When I wanted nice tennis shoes, I had to make and save my own money to buy them. When I was in Jr high, I had to do the same to get a CD stereo in my room. I got my first job before I could drive and most days road my bike or caught the bus to work. I worked every summer after that and regularly through the year too. I had saved up enough money to buy an old used car [carburetor and stick shift] that I could also afford to insure the year after I graduated High School. My parents helped me with the first year or two of college and then I had to pay. Even when they were paying tuition, I found part time jobs in the morning or at night. I dropped out and ended up finishing much later on my own dime.


I cancelled my telephone landline years ago to save a few bucks each month; Craigslist, Ebay, and the Goodwill are my friends; almost all of my clothes are purchased second-hand. I have sold things at the pawn shop to make extra money. There was a Christmas where the only present I bought my firstborn was a 99 cent toy from a thrift store [he reallllllllllllly wanted it … what would you do in a situation like that?!?!] I cannot afford a mortgage, new car payment, iPhone, video game system, cruises or foreign vacations. I had to drop out of grad school because I just can't afford it right now. I am working on paying off a few thousand in medical bills.  I have worked in the mud and rain and snow at jobs I found out of the paper or picked up through the grape vine just to have some sort of cash flow during the dry times. Now that I’ve been blessed in a stable position, I look back on all these things without regret [at least as far as they are concerned]. I sincerely think we have been immeasurably blessed to share this comfortable, but mindfully frugal, life together. We have received some charity and tons of help from my family, but I refuse to vote money out of my neighbor’s pocket into my own. Whether he is a millionaire or billionaire is irrelevant.

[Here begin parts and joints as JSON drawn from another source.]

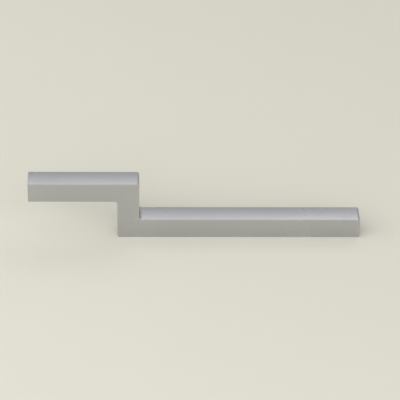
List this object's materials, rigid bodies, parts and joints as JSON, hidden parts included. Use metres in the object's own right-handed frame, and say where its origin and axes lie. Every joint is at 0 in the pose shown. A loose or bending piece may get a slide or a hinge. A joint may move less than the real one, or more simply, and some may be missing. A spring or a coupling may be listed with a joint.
{
  "type": "stepped furniture handle",
  "caption": "Square-bar furniture handle: a long flat mounting arm, a short riser and a raised, open-ended grip.",
  "frame": {"origin": "on the flat mounting face, midway between the two screw holes", "axes": "+X along the mounting arm, away from the grip; +Y across the bar; +Z off the furniture front, towards the grip"},
  "size_m": [0.15, 0.01, 0.0295],
  "materials": {
    "satin_metal": "zinc die casting, plated and satin finished to an even, fine-grained light grey"
  },
  "bodies": {
    "root": {"handle": "satin_metal"}
  },
  "joints": []
}
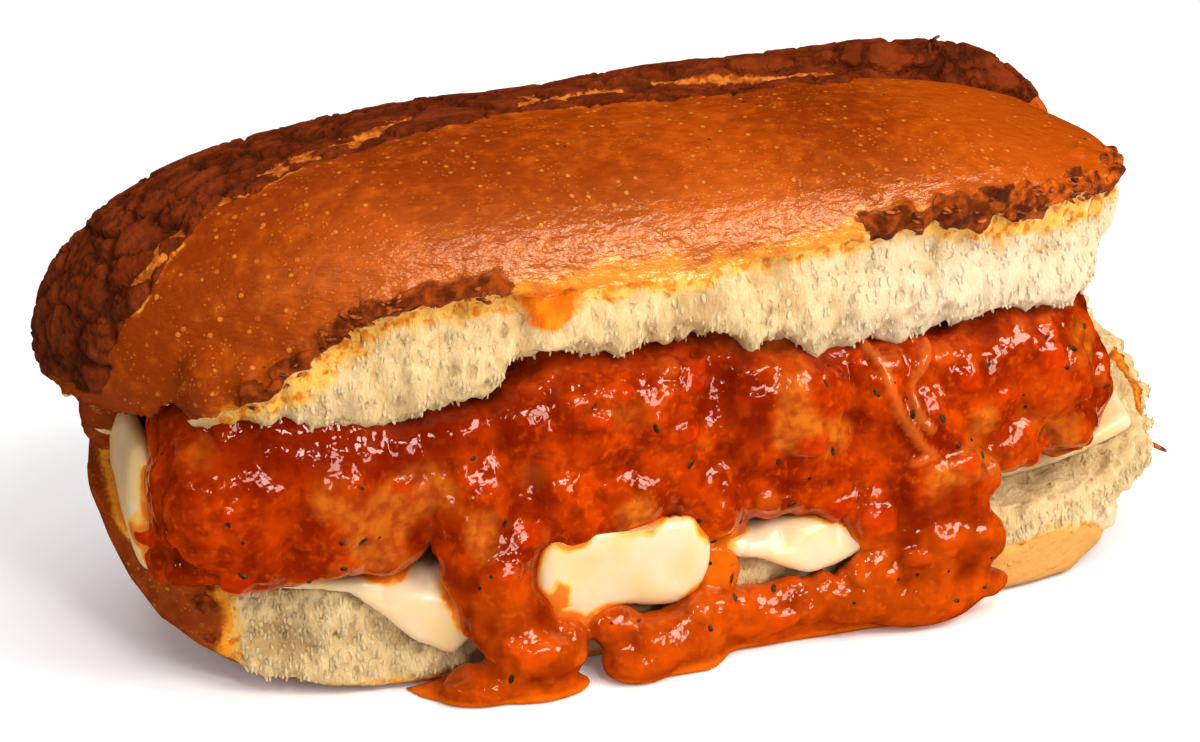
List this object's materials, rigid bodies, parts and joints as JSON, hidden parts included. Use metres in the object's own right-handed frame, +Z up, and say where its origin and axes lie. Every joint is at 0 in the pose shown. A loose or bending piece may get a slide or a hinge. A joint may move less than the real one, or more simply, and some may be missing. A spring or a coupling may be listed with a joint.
{
  "type": "meatball sandwich",
  "caption": "Long crusty roll, hinged at the back, filled with saucy meatballs on melted cheese, sauce running out at the front.",
  "frame": {"origin": "middle of the bounding box's base, where the roll rests", "axes": "+X along the roll, -Y towards its open front, +Z up"},
  "size_m": [0.205, 0.0882, 0.0893],
  "materials": {
    "roll": "baked crust over soft crumb",
    "cheese": "melted, satin",
    "meat": "fried, coated in sauce",
    "sauce": "wet"
  },
  "bodies": {
    "root": {"roll": "roll", "cheese_left": "cheese", "cheese_middle": "cheese", "cheese_right": "cheese", "meatball_1": "meat", "meatball_2": "meat", "meatball_3": "meat", "meatball_4": "meat", "sauce_left": "sauce", "sauce_middle": "sauce", "sauce_right": "sauce"}
  },
  "joints": []
}
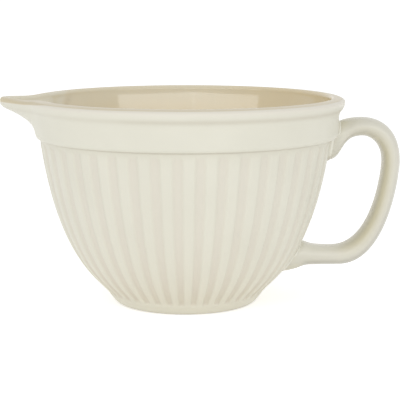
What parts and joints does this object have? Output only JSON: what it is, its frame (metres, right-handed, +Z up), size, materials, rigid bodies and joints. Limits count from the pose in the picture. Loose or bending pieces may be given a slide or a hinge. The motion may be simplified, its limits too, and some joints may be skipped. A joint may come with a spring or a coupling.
{
  "type": "batter_bowl",
  "caption": "Glazed stoneware batter bowl with a fluted wall, plain collar, rolled rim, pouring spout and loop handle; free-standing on a flat foot ring, for mixing and pouring.",
  "frame": {"origin": "The centre of the foot ring, on the table that the bowl rests on.", "axes": "+X points from the bowl to the handle and the spout points to -X; +Z points up, out of the open top; +Y follows from the right-hand rule and the part is the same on both sides of the XZ plane."},
  "size_m": [0.265, 0.2096, 0.1368],
  "materials": {
    "cream_glaze": "glossy",
    "tan_glaze": "glossy"
  },
  "bodies": {
    "root": {"bowl_body": "cream_glaze", "liner_glaze": "tan_glaze", "handle": "cream_glaze", "handle_slip": "cream_glaze"}
  },
  "joints": []
}
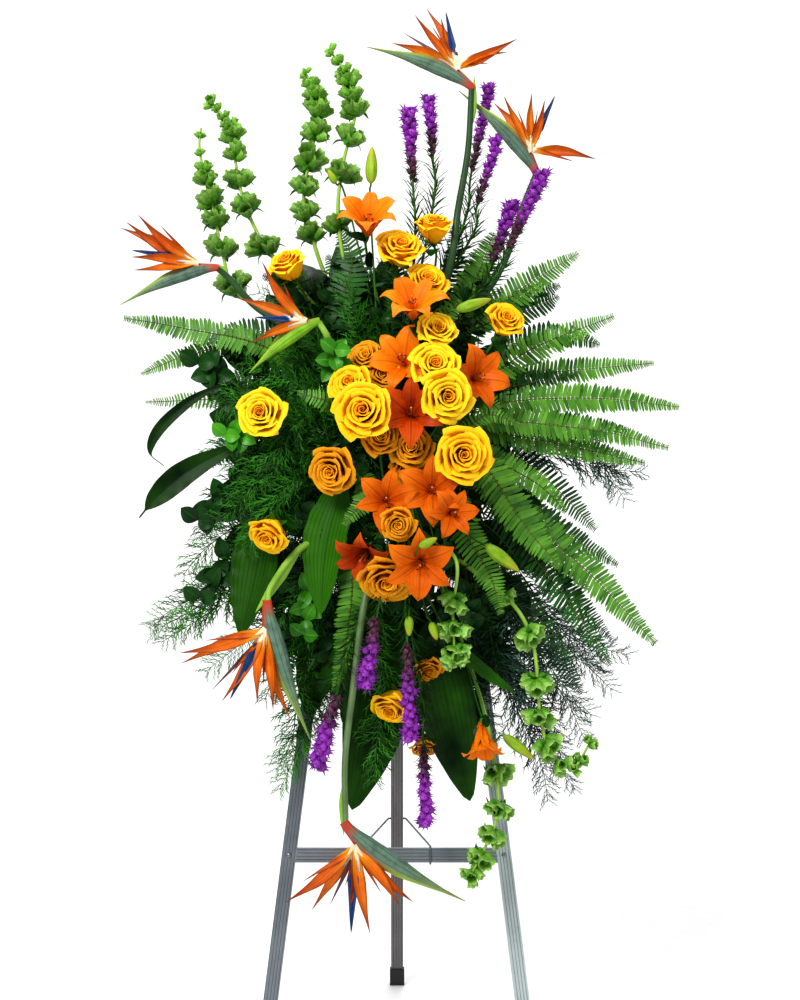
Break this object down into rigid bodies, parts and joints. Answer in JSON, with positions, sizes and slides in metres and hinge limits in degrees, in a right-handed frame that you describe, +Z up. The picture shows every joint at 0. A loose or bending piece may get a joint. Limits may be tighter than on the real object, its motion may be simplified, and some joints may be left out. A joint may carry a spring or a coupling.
{
  "type": "standing funeral spray on a folding easel",
  "caption": "Tall spray of roses, lilies, birds of paradise, blazing star, bells of Ireland and ferns in wet foam, strapped to a folding metal easel.",
  "frame": {"origin": "centre of the whole part's outline in plan, on the floor", "axes": "+Z up, +X to the viewer's right, the flowers face -Y"},
  "size_m": [0.9338, 0.6608, 1.7963],
  "materials": {
    "leg_profile": "satin extruded, fluted front",
    "rear_profile": "dark satin extruded",
    "hinge_steel": "plated steel",
    "stay_steel": "drawn wire",
    "foot_rubber": "matt",
    "holder_plastic": "moulded, matt",
    "wet_foam": "open pored, wet",
    "bloom_stem": "fresh green stems and buds",
    "bird_sheath": "waxy grey green, red along the top",
    "bird_flame": "orange sepals with a blue tongue",
    "blazing_star": "purple florets",
    "bell": "veined green cups",
    "rose": "golden yellow petals",
    "lily": "orange petals",
    "broad_leaf": "glossy, parallel veins",
    "sword_fern": "fresh green leaflets",
    "sprig_leaf": "glossy oval leaves",
    "asparagus_fern": "fine soft needles"
  },
  "bodies": {
    "stand": {"leg_left": "leg_profile", "leg_right": "leg_profile", "crossbar": "leg_profile", "hinge_bracket": "hinge_steel", "foot_left": "foot_rubber", "foot_right": "foot_rubber", "stay_wire": "stay_steel", "holder": "holder_plastic", "foam": "wet_foam", "asparagus_left": "asparagus_fern", "asparagus_right": "asparagus_fern", "bells_low": "bell", "bells_top": "bell", "bird_flames_five": "bird_flame", "bird_flames_four": "bird_flame", "bird_flames_one": "bird_flame", "bird_flames_six": "bird_flame", "bird_flames_three": "bird_flame", "bird_flames_two": "bird_flame", "bird_stems_left": "bird_sheath", "bird_stems_low": "bird_sheath", "bird_stems_top": "bird_sheath", "blazing_stars_low": "blazing_star", "blazing_stars_top": "blazing_star", "bloom_stems": "bloom_stem", "ferns_left": "sword_fern", "ferns_right_lower": "sword_fern", "ferns_right_upper": "sword_fern", "leafy_sprigs": "sprig_leaf", "leaves_left": "broad_leaf", "leaves_low": "broad_leaf", "lilies_06_07_08": "lily", "lily_01": "lily", "lily_02": "lily", "lily_03": "lily", "lily_04": "lily", "lily_05": "lily", "lily_09": "lily", "lily_10": "lily", "lily_11": "lily", "rose_01": "rose", "rose_02": "rose", "rose_03": "rose", "rose_04": "rose", "rose_06": "rose", "rose_07": "rose", "rose_12": "rose", "rose_13": "rose", "rose_18": "rose", "rose_19": "rose", "rose_20": "rose", "rose_21": "rose", "rose_22": "rose", "rose_23": "rose", "roses_05_08_09": "rose", "roses_10_11": "rose", "roses_14_24": "rose", "roses_15_16_17": "rose"},
    "rear_leg": {"leg_rear": "rear_profile", "foot_rear": "foot_rubber"}
  },
  "joints": [
    {"name": "rear_leg_hinge", "type": "hinge", "parent": "stand", "child": "rear_leg", "pos_m": [-0.0091, 0.02336, 1.31345], "axis": [1, 0, 0], "range_deg": [-20, 0]}
  ]
}
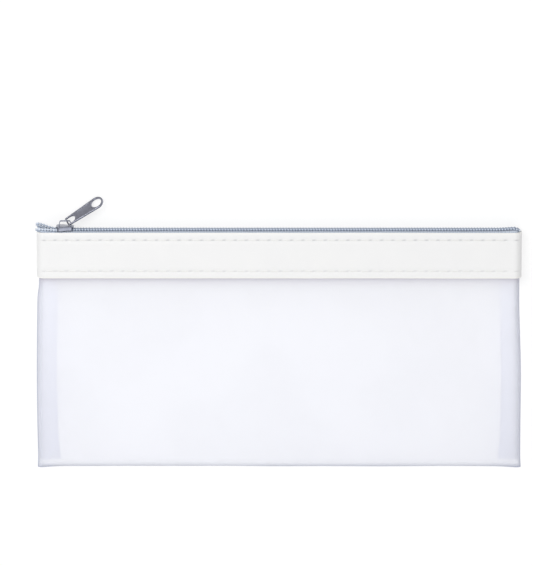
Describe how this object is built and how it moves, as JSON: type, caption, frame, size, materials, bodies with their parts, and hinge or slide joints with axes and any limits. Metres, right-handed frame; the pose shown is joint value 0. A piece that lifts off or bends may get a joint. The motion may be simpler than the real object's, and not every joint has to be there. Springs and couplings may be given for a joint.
{
  "type": "zipper money bag",
  "caption": "Flat pouch of frosted film with a stitched leatherette band round its mouth and a coil zipper along the top, for banknotes, cards and small items.",
  "frame": {"origin": "on the outside of the pouch's back face, in the middle of its length", "axes": "+X along the zipper, away from the end where the slider rests; +Y from the fold at the bottom to the zipper; +Z out of the front face"},
  "size_m": [0.2164, 0.1225, 0.0098],
  "materials": {
    "frosted_film": "frosted translucent film",
    "leatherette": "smooth ivory leatherette",
    "thread": "ivory sewing thread",
    "zipper_tape": "woven blue-grey tape",
    "zipper_coil": "blue-grey nylon",
    "plated_zinc": "dull nickel plate on zinc alloy"
  },
  "bodies": {
    "bag": {"film_pouch": "frosted_film", "front_band": "leatherette", "back_band": "leatherette", "front_upper_stitching": "thread", "front_lower_stitching": "thread", "back_upper_stitching": "thread", "back_lower_stitching": "thread", "front_zipper_tape": "zipper_tape", "rear_zipper_tape": "zipper_tape", "front_zipper_coil": "zipper_coil", "rear_zipper_coil": "zipper_coil"},
    "slider": {"zipper_slider": "plated_zinc"},
    "pull": {"pull_tab": "plated_zinc"}
  },
  "joints": [
    {"name": "slider_slide", "type": "slide", "parent": "bag", "child": "slider", "axis": [1, 0, 0], "range_m": [0, 0.188], "deforming": ["front_zipper_coil", "rear_zipper_coil"]},
    {"name": "pull_tab_swing", "type": "hinge", "parent": "slider", "child": "pull", "pos_m": [-0.094, 0.05715, 0.0049], "axis": [0, 0, 1], "range_deg": [-22, 80]}
  ]
}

This is what life was like for a middle class kid in the 80s. These people had to work hard for long hours and save a portion of what they made. They thought in frugal terms and lived thrifty lives. They expected to pay their way. They expected to have to save for hard times, retirement, and large expenditures along the way. In fact, I dare say that in a general sense, every generation of young people have had to work for what they had. If they wanted to improve their lot in life they expected to sacrifice and scrape to get there. If they wanted education, they expected to pay for it by the sweat of their own brow. So the $74,000 question is, why should this generation be different? What makes us so special that we think we deserve “free” college, “free” healthcare, government-provided jobs and mortgage loans?

One of the books I love to read my sons is the Chinese children’s book Jichang Learns to Shoot Arrows. I love it because it tells the simple story of a young man who wants to become a master archer. So he apprentices under the greatest bowman and subjects himself to a rigorous practice regimen for years in order become an archer. He patiently disciplines himself for years and years. This quality is at the heart of every traditional Asian families’ culture. Sacrifice, saving, and hard work is a given. Life has been this way for almost every human being who has ever lived. But there seems to be precious little of it in the US.

Only this generation, the ones who have been catechized according to the mantras of self-esteem psychology, for whom entitlement has replaced industry and freedom, virtue; who have not been taught to recognize, honor, or thank their earthly or heavenly Fathers; only this generation could produce and condone the shame that is the Occupy Wallstreet Movement. From the perspective of humanity, if you do not grow up expecting to work and save every day for your own keep, you are part of a very spoiled, lucky, coddled, and posh few. From the vantage point of the history, you are the 1%.